Like, does the parametrization over $\mathbb{Q}$ still give you all solutions over $\mathbb{Q}(i)$ if you let the parameters vary over $\mathbb{Z}[i]$ instead of $\mathbb{Z}$?

Here's the substitutions for the parametrization from the linked post: $$a=\frac{r^2+s^2-t^2-2t(r+s)}{r^2+s^2+t^2}\quad b=\frac{r^2-s^2+t^2-2s(r+t)}{r^2+s^2+t^2}\quad c=\frac{-r^2+s^2+t^2-2r(s+t)}{r^2+s^2+t^2}$$ $$r=\frac{1}{b-1}\quad s=\frac{1}{c-1}\quad t=\frac{a-1}{(b-1)(c-1)}$$

My next bet is to try to find research papers on complex ternary quadratic forms. Either that or to try to do something with "pure" quaternions which I don't really understand.
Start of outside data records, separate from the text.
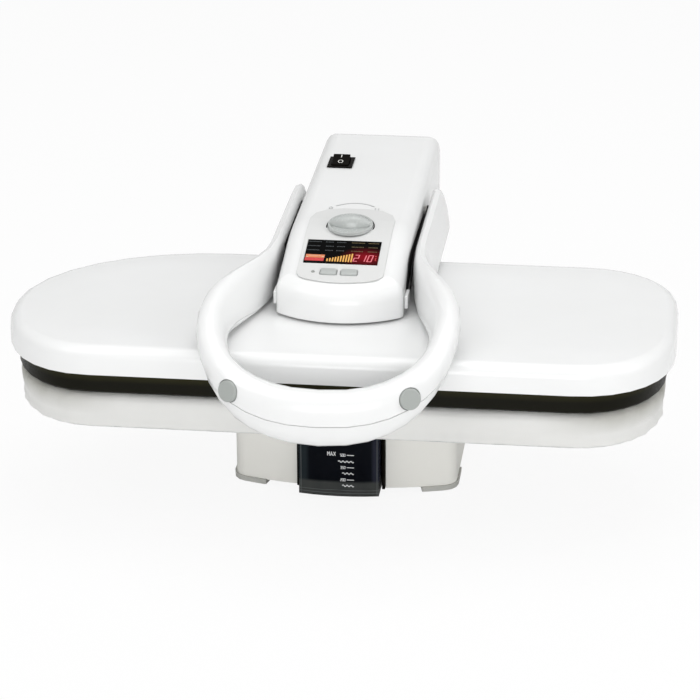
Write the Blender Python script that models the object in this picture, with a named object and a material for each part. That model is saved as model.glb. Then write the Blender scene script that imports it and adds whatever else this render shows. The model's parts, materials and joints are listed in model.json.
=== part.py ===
"""Steam ironing press: a padded board on a low base, a heated plate carried by an arm that is
hinged on a rear column, and a loop handle that turns on the arm. Units are metres, +Z is up, the
user stands at -Y, and the origin lies on the floor under the middle of the whole press."""

from math import asin, atan2, cos, pi, radians, sin, tan

import bmesh
import bpy
from mathutils import Matrix, Vector

mm = 0.001

# Overall sizes
press_depth = 560 * mm
press_width = 652 * mm
clearance = 0.3 * mm
overcut = 4 * mm

# Plate plan: a rounded nose on the left, a squarer end on the right
plate_depth = 280 * mm
handle_reach = 70 * mm
nose_front_run = 98 * mm
nose_front_share = 0.446
nose_back_run = 197 * mm
nose_back_share = 0.554
square_front_run = 97 * mm
square_front_share = 0.4
square_back_run = 96 * mm
square_back_share = 0.343
corner_steps = 8
corner_power = 2.15

# Heights of the stack from the floor up
foot_height = 4.7 * mm
base_bottom = 5 * mm
base_height = 103 * mm
tray_height = 9 * mm
pad_height = 33 * mm
pad_hem_lift = 4 * mm
sole_height = 30 * mm
sole_shown = 21.8 * mm
cover_skirt = 28 * mm
cover_edge_radius = 12 * mm
cover_crown = 1.5 * mm
cover_wall = 2.5 * mm

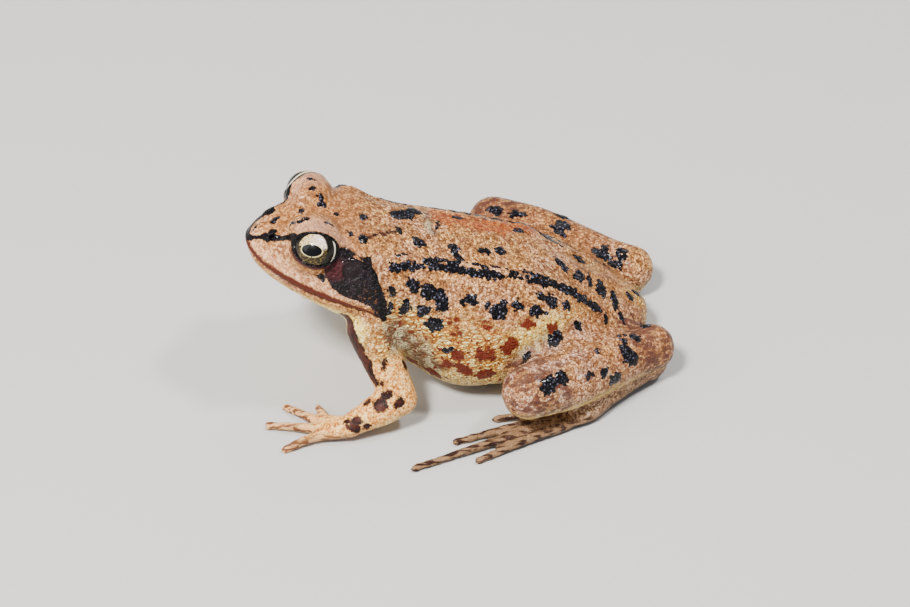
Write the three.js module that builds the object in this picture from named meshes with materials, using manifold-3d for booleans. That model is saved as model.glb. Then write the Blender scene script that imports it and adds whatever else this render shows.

I also spent some time studying the proof for the parametrization of Pythagorean triples over both $\mathbb{Z}$ and $\mathbb{Z}[i]$ and feel pretty comfortable with it. But I couldn't find anything there that was adaptable to this diophantine problem.

I did notice that you can scale the equation into $a^2+b^2+c^2=3d^2$ over $\mathbb{Z}[i]$ instead of $\mathbb{Q}(i)$ by clearing denominators. And that this rearranges to $$(a+bi)(a-bi)=(\sqrt{3}d+c)(\sqrt{3}d-c)$$ which gives a factorization of one number in two ways and that seems useful. But this would be a factorization in $\mathbb{Z}[i,\sqrt{3}]$ which might be useless as unique factorization might be messed up. Some other readings made it seem like $\mathbb{Z}[i,\sqrt{3}]$ is actually just the cyclotomic ring $\mathbb{Z}[\zeta_{12}]$ in disguise so I thought to spend some effort on that connection eventually.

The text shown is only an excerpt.